Returns for Panamax ships, the main grain and coal carriers, reached the highest in almost two months as the reopening of some Asian offices after holidays and South America’s nearing grain season spurred demand.
Daily average returns for the vessels, the largest to navigate the Panama Canal, gained 3.3 percent to $6,431, figures from the London-based Baltic Exchange showed today. That was the highest since Dec. 17, according to figures compiled by Bloomberg. Still, the Baltic Dry Index, a wider measure of shipping costs, fell after two gains in a row.
Panamax bookings increased in the Pacific region, including ships hired to carry coal from leading exporter Indonesia, as offices in Asia reopened, shipbroker ICAP Shipping International Ltd. said in an e-mailed report yesterday. While markets in Singapore reopened yesterday, China, the biggest importer of raw materials, is shut all week for the Lunar New Year.
“Sentiment was strongly positive,” London-based ICAP said. It also cited charters of Panamaxes to load coal and grains in the Gulf of Mexico and at ports on South America’s east coast. Brazil is poised to become the world’s biggest soybean exporter, while Argentina ships the second-most corn.
The index dropped 0.4 percent to 748, pulled down by lower returns for Capesizes, the largest commodity carriers.
Panamax returns have been below operating costs as gauged by London-based accounting firm Moore Stephens LLP since Dec. 17 as fleet growth outpaces demand for commodities. The world dry- bulk fleet contains 2,309 of the ships, accounting for 26 percent of total capacity.
Operating a Panamax costs $6,606 a day before fuel expenses, according to Moore Stephens. The fleet expanded by 13 percent last year, the second-fastest rate in almost three decades, reducing earnings to the lowest in records going back to 1998, data from leading shipbroker Clarkson Plc showed.

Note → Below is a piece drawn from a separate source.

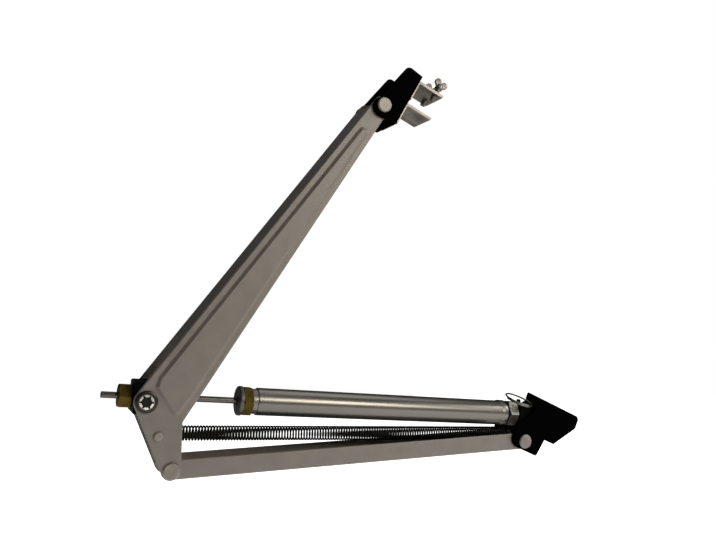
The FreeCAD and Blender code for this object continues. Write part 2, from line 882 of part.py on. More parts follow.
def wing_screw(side):
    y = side * screw_side
    stem = Part.makeCylinder(
        screw_radius, screw_collar - screw_tip, Vector(screw_tip, y, -screw_depth), Vector(1, 0, 0)
    )
    tip_edges = [e for e in stem.Edges if e.BoundBox.XMax < screw_tip + 0.01]
    stem = stem.makeChamfer(0.7, tip_edges)
    collar = Part.makeCone(
        screw_radius + 1.2, screw_radius + 0.4, 4.0, Vector(screw_collar - 1.0, y, -screw_depth),
        Vector(1, 0, 0),
    )
    reach = wing_span / 2 - wing_lobe
    base = screw_collar + 0.2
    lift = wing_height - wing_lobe
    wing = slab([
        (base, -screw_depth - 1.6, 0.6),
        (base + lift, -screw_depth - reach, wing_lobe),
        (base + wing_saddle, -screw_depth, -0.6),
        (base + lift, -screw_depth + reach, wing_lobe),
        (base, -screw_depth + 1.6, 0.6),
    ], y - wing_thickness / 2, y + wing_thickness / 2)
    return stem.multiFuse([collar, wing]).removeSplitter()


def thrust_washers():
    """Washers between the two arms' flanges on the fold rivet."""
    outer = upper_width / 2 - arm_wall - washer_gap
    inner = lower_width / 2 + washer_gap
    washer = cross_rod(0, 0, lower_end - 0.6, -outer, -inner)
    washer = washer.cut(cross_rod(0, 0, rivet_radius + running_gap, -outer - 1, -inner + 1))
    return Part.makeCompound(both_sides(washer))


def closing_spring():
    """The spring's outer shape as a sleeve, with an eye of wire round the pin at each end."""
    dx = base_pivot[0] - spring_anchor[0]
    dz = base_pivot[1] - spring_anchor[1]
    span = math.hypot(dx, dz)
    inner = spring_radius - 2 * spring_wire
    start = spring_sleeve_gap
    end = span - spring_far_gap
    sleeve = turned([(start, inner), (start, spring_radius), (end, spring_radius), (end, inner)])
    pieces = [sleeve]
    anchor_eye = spring_pin_radius + spring_wire + 0.3
    rivet_eye = rivet_radius + spring_wire + 0.3
    for centre, eye, side, foot in ((0, anchor_eye, 1, start), (span, rivet_eye, -1, end)):
        ring = wire_ring(eye, spring_wire)
        ring.rotate(Vector(0, 0, 0), Vector(1, 0, 0), 90)
        ring.translate(Vector(centre, 0, 0))
        near = centre + side * eye
        bar = Part.makeCylinder(
            spring_wire, abs(foot - near) + 1.0, Vector(near, 0, 0), Vector(side, 0, 0)
        )
        disc_x = foot if side > 0 else foot - 1.2
        disc = Part.makeCylinder(inner + 0.5, 1.2, Vector(disc_x, 0, 0), Vector(1, 0, 0))
        pieces.extend([ring, bar, disc])
    spring = pieces[0].multiFuse(pieces[1:]).removeSplitter()
    return at(spring, spring_anchor, math.degrees(math.atan2(dz, dx)))


def main():
    os.makedirs("parts", exist_ok=True)
    base_rivet_half = lower_width / 2 + side_gap + bracket_wall
    vent_rivet_half = upper_width / 2 + 2 * side_gap + bracket_wall
    keep("frame_bracket", at(frame_bracket(), base_pivot, -frame_tilt))
    keep("base_rivet", at(
        rivet(base_rivet_half, rivet_radius, rivet_head, rivet_head_height), base_pivot, 0))
    keep("lower_arm", at(lower_arm(), fold_pivot, 0))
    keep("thrust_washers", at(thrust_washers(), fold_pivot, 0))
    keep("main_rivet", at(
        rivet(upper_width / 2, rivet_radius, rivet_head, rivet_head_height), fold_pivot, 0))
    keep("upper_arm", at(upper_arm(), fold_pivot, upper_angle))
    keep("spring_pin", at(
        rivet(upper_width / 2, spring_pin_radius, spring_pin_head, spring_pin_dome), spring_anchor, 0))
    keep("vent_rivet", at(
        rivet(vent_rivet_half, rivet_radius, rivet_head, rivet_head_height), vent_pivot, 0))
    keep("trunnion_pins", at(trunnion_pins(), trunnion, axis_angle))
    keep("star_washers", at(star_washers(), trunnion, axis_angle))
    on_axis = {
        "guide_block": guide_block,
        "piston_rod": piston_rod,
        "adjusting_nut": adjusting_nut,
        "piston_head": piston_head,
        "gland_cap": gland_cap,
        "gland_nut": gland_nut,
        "rod_seal": rod_seal,
        "cylinder_tube": cylinder_tube,
        "wax_charge": wax_charge,
        "end_plug": end_plug,
        "lock_nut": lock_nut,
        "cylinder_holder": cylinder_holder,
        "locking_pin": locking_pin,
        "pull_ring": pull_ring,
    }
    for name, make in on_axis.items():
        keep(name, at(make(), axis_start, axis_angle))
    keep("closing_spring", closing_spring())
    vent_parts = {
        "vent_bracket": vent_bracket(),
        "lower_jaw": jaw(lower_jaw_leg, lower_jaw_at, False),
        "upper_jaw": jaw(upper_jaw_leg, upper_jaw_at, True),
        "jaw_rivets": jaw_rivets(),
        "wing_screw_front": wing_screw(-1),
        "wing_screw_rear": wing_screw(1),
    }
    for name, shape in vent_parts.items():
        keep(name, at(shape, vent_pivot, upper_angle))
    print("base pivot", base_pivot, "fold pivot", fold_pivot)
    print("vent pivot", vent_pivot, "trunnion", trunnion, "axis angle", axis_angle)


main()
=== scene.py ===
import json
import math

import bmesh
import bpy
from mathutils import Matrix, Vector


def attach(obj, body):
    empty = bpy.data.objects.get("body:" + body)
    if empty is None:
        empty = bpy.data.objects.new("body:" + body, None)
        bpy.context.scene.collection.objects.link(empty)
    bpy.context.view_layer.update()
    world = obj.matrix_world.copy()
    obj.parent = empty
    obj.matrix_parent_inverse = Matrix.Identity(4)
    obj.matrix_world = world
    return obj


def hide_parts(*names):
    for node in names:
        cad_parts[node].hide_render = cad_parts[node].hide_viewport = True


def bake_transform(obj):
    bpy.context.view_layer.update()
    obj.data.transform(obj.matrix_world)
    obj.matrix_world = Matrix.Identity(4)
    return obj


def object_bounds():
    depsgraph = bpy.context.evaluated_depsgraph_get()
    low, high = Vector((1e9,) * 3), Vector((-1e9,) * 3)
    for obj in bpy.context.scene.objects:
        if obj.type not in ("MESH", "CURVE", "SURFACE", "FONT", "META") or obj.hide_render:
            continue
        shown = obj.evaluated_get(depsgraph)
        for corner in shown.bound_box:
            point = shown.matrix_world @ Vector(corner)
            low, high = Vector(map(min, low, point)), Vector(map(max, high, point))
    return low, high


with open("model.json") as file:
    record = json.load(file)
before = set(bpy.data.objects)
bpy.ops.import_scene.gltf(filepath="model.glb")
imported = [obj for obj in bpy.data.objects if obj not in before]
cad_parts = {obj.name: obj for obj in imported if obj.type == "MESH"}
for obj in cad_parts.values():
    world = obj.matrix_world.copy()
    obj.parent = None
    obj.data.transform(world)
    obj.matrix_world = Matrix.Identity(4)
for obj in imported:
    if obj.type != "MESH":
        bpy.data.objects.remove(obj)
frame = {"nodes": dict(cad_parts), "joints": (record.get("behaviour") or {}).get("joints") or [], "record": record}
cadLow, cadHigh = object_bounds()
mm = 0.001
nodes = frame["nodes"]
bodyOf = {n: b for b, names in frame["record"]["behaviour"]["bodies"].items() for n in names}
slotOf = {p["node"]: p["material_slot"] for p in frame["record"]["subparts"]}


# Where a joint stands, in the row frame.
def jointPoint(name):
    for joint in frame["joints"]:
        if joint["name"] == name:
            return Vector(joint["pos_m"])


def jointAxis(name):
    for joint in frame["joints"]:
        if joint["name"] == name:
            return Vector(joint["axis"]).normalized()


basePivot = jointPoint("base_pivot")
foldPivot = jointPoint("main_fold")
trunnion = jointPoint("trunnion_swing")
ventPivot = jointPoint("vent_pivot")
axisAlong = jointAxis("cylinder_slide")
axisUp = Vector((-axisAlong.z, 0, axisAlong.x))
screwAlong = jointAxis("wing_screw_front_travel")
print("frame loaded")

# Materials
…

Panamaxes will haul about 42 percent of the 365 million metric tons of grains to be traded globally by sea this year and almost 55 percent of the 1 billion tons of coal, figures from Clarkson and ICAP showed.
Daily average returns for Capesizes, which carry 90 percent of the world’s iron ore, declined 4.6 percent to $6,802. Supramaxes that can hold about 50,000 tons of cargo rose 0.5 percent to $6,975 and Handysizes, the smallest ships in the index, fell 0.5 percent to $6,146.